Keeping signal processing in the cloud is a utopian dream for anybody who’s ever worked in a technology field as the massive amount of compute and storage resource available is breathtaking. It might not be infinite, but it would be really difficult for any broadcaster to use more than is available to them.
Controlling processes such as vision switching, and audio mixing may at first appear to be a challenging job. One solution is to use traditional broadcast control panels found in broadcast facilities throughout the world. The actual processing of the video and audio streams was removed years ago from the physical control interface so this is easily achievable.
Remoting Control
Production switchers and sound consoles often have a network link to the signal processing engine giving the potential to connect them to cloud services. This is indeed possible, but another alternative is to write software for a specific job. Production switchers and sound consoles look complicated and are, as they’re designed to do a multitude of jobs. If instead a generic human interface was written in software that performs a specific task for that production, the whole design would be much less complex and easier to use.
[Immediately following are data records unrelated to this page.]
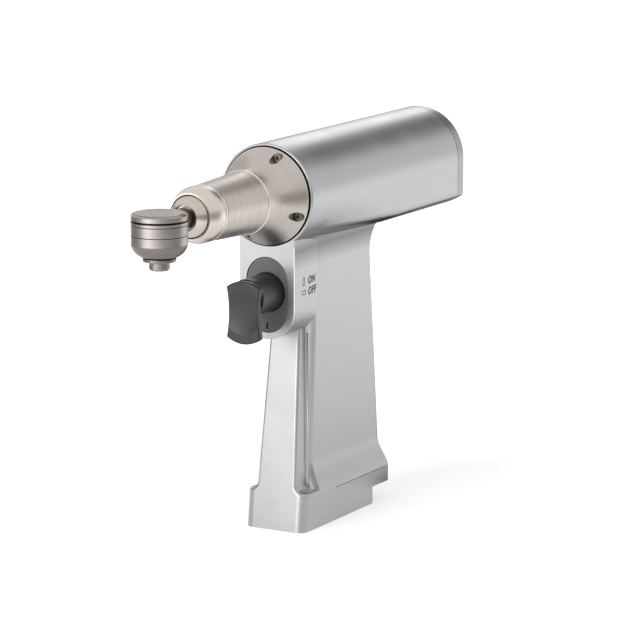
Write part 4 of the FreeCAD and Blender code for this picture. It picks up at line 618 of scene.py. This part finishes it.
def dark_card(name, place, aim, width, height, shade):
    """A sheet that only polished surfaces see, as a dark band in their reflections."""
    material = bpy.data.materials.new(name)
    material.use_nodes = True
    shader = material.node_tree.nodes["Principled BSDF"]
    shader.inputs["Base Color"].default_value = BLACK
    shader.inputs["Specular IOR Level"].default_value = 0.0
    shader.inputs["Emission Color"].default_value = (shade, shade, shade, 1)
    shader.inputs["Emission Strength"].default_value = 1.0
    card = flat_sheet(name, width, height, material)
    turn_towards(card, "Z", place, aim)
    card.visible_camera = False
    card.visible_diffuse = False
    card.visible_shadow = False


def soft_lamp(name, place, aim, width, height, power):
    data = bpy.data.lights.new(name, "AREA")
    data.shape = "RECTANGLE"
    data.size = width
    data.size_y = height
    data.energy = power
    turn_towards(add_object(name, data), "-Z", place, aim)


dark_card("streak_card", (0.06, 0.6, 0.47), BARREL_MIDDLE, 0.34, 0.34, 0.14)
dark_card("edge_card", (-0.27, 0.45, 0.07), (0, -0.05, 0.07), 0.22, 0.3, 0.02)
dark_card("right_card", (0.42, -0.52, 0.1), (0, -0.52, 0.1), 1.55, 0.2, 0.38)
dark_card("left_card", (-0.42, -0.26, 0.12), (0, -0.26, 0.12), 0.68, 0.24, 0.35)
dark_card("under_card", (-0.07, 0.2, 0.001), (-0.07, 0.2, 1), 0.2, 0.3, 0.02)
dark_card("button_card", (-0.072, 0.026, 0.157), (0, HEAD_Y, 0.128), 0.06, 0.06, 0.6)
soft_lamp("front_lamp", (-0.25, -1.17, 0.42), MIDDLE, 0.5, 0.6, 7)
soft_lamp("rear_lamp", (-0.40, 0.9, 0.5), MIDDLE, 0.3, 0.2, 0.35)


# The photograph's view, found from the barrel's and drum's outlines

VIEW_AZIMUTH = math.radians(29.45)
VIEW_ELEVATION = math.radians(11.15)
FACE_DISTANCE = 1.2134
FACE_PIXEL = (266.5, 196.0)
PICTURE = 640
FOCAL_PIXELS = 3400
SENSOR_WIDTH = 36
CLIP_NEAR = 0.05
CLIP_FAR = 20

level = math.cos(VIEW_ELEVATION)
back = Vector((math.sin(VIEW_AZIMUTH) * level, -math.cos(VIEW_AZIMUTH) * level, math.sin(VIEW_ELEVATION)))
right = Vector((math.cos(VIEW_AZIMUTH), math.sin(VIEW_AZIMUTH), 0))
up = back.cross(right)
across = (FACE_PIXEL[0] - PICTURE / 2) / FOCAL_PIXELS * FACE_DISTANCE
above = (PICTURE / 2 - FACE_PIXEL[1]) / FOCAL_PIXELS * FACE_DISTANCE
lens = bpy.data.cameras.new("camera")
lens.sensor_width = SENSOR_WIDTH
lens.lens = FOCAL_PIXELS * SENSOR_WIDTH / PICTURE
lens.clip_start = CLIP_NEAR
lens.clip_end = CLIP_FAR
camera = add_object("camera", lens)
camera.location = Vector((0, FACE_Y, AXIS_Z)) + back * FACE_DISTANCE - right * across - up * above
camera.rotation_euler = Matrix((right, up, back)).transposed().to_euler()
scene.camera = camera
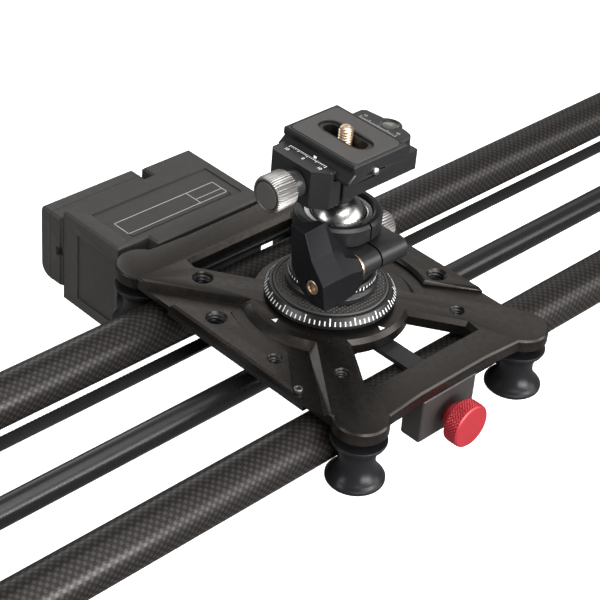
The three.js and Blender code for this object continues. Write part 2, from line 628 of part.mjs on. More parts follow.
// Half of a jaw's section: the lip hooks over the plate's slanting wing.
const lip = (side) => [[side * (QR.wing + GAP), CLAMP.seat], [side * (QR.wing + GAP), 95.5],
  [side * (QR.wing - 1), 96.6], [side * (QR.wing - 0.2), CLAMP.top]];

function clampBody() {
  const c = CLAMP;
  const section = outline([[c.x0, c.z0], [c.x1, c.z0], [c.x1, c.top], ...lip(1).reverse(), [c.x0, c.seat]]);
  const plan = new THREE.Shape();
  const bulge = 6.5;
  plan.moveTo(c.x0 - 1, c.nearY);
  plan.lineTo(c.x1 - 6, c.nearY);
  plan.lineTo(c.x1 - 4, c.nearY + 2);
  plan.lineTo(c.x1 - 3, -bulge);
  plan.absarc(c.x1 - bulge, 0, bulge, -Math.PI / 3, Math.PI / 3, false);
  plan.lineTo(c.x1 - 3, bulge);
  plan.lineTo(c.x1 - 4, c.farY - 2);
  plan.lineTo(c.x1 - 6, c.farY);
  plan.lineTo(c.x0 - 1, c.farY);
  plan.closePath();
  const jawTop = solid(slab(plan, c.seat - 3, c.top + 1));
  const whole = solid(runY(section, c.nearY, c.farY, 0.5));
  const base = block(c.x0 - 1, c.x1 + 1, c.nearY - 1, c.farY + 1, c.z0 - 1, c.seat - 2.9);
  const trimmed = whole.intersect(join(base, jawTop));
  const r = BALL.r + GAP;
  const seat = [0, 2, 4, 6].map((x) => [x, BALL.z + Math.sqrt(r * r - x * x)]);
  const stem = solid(turned([...seat, [6.2, 75], [9.5, 78.6], [9.5, 81], [0, 81]], 32));
  const bore = solid(alongX(turned(rod(2.7, c.x0 - 1, 12), 20), 0, SCREW_Z));
  const vial = placed(solid(turned(rod(4.3, c.top - 3, c.top + 1), 24)), c.vialX, 0);
  return cut(join(trimmed, stem), bore, vial);
}

function jawBody() {
  const section = outline([[JAW.x0, CLAMP.z0], [JAW.x1, CLAMP.z0], [JAW.x1, CLAMP.seat], ...lip(-1),
    [JAW.x0, CLAMP.top]]);
  const plan = outline([[JAW.x1 + 1, JAW.nearY], [JAW.x1 + 1, JAW.farY], [JAW.x0 + 2, JAW.farY],
    [JAW.x0, JAW.farY - 2], [JAW.x0, JAW.cornerY], [JAW.cornerX, JAW.nearY]]);
  const shaped = solid(runY(section, JAW.nearY, JAW.farY, 0.4));
  const column = solid(slab(plan, CLAMP.z0 - 1, CLAMP.top + 1));
  const bore = solid(alongX(turned(rod(2.7, JAW.x0 - 1, JAW.x1 + 1), 20), 0, SCREW_Z));
  return cut(shaped.intersect(column), bore);
}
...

Writing custom software to achieve automation is much easier with web-type frameworks such as RUST. These frameworks hide the complexity from the developer thus reducing the need for repetitive programming. This allows the developer to concentrate of solving the challenges of the production as opposed to getting bogged down in the technology.
Esports technologists and engineers are looking at production from the perspective of IT. And by applying many of the principles of reducing complexity they’re providing easy to operate customized systems that allow the production teams to get on with making compelling programs and ultimately enhance the immersive viewing experience.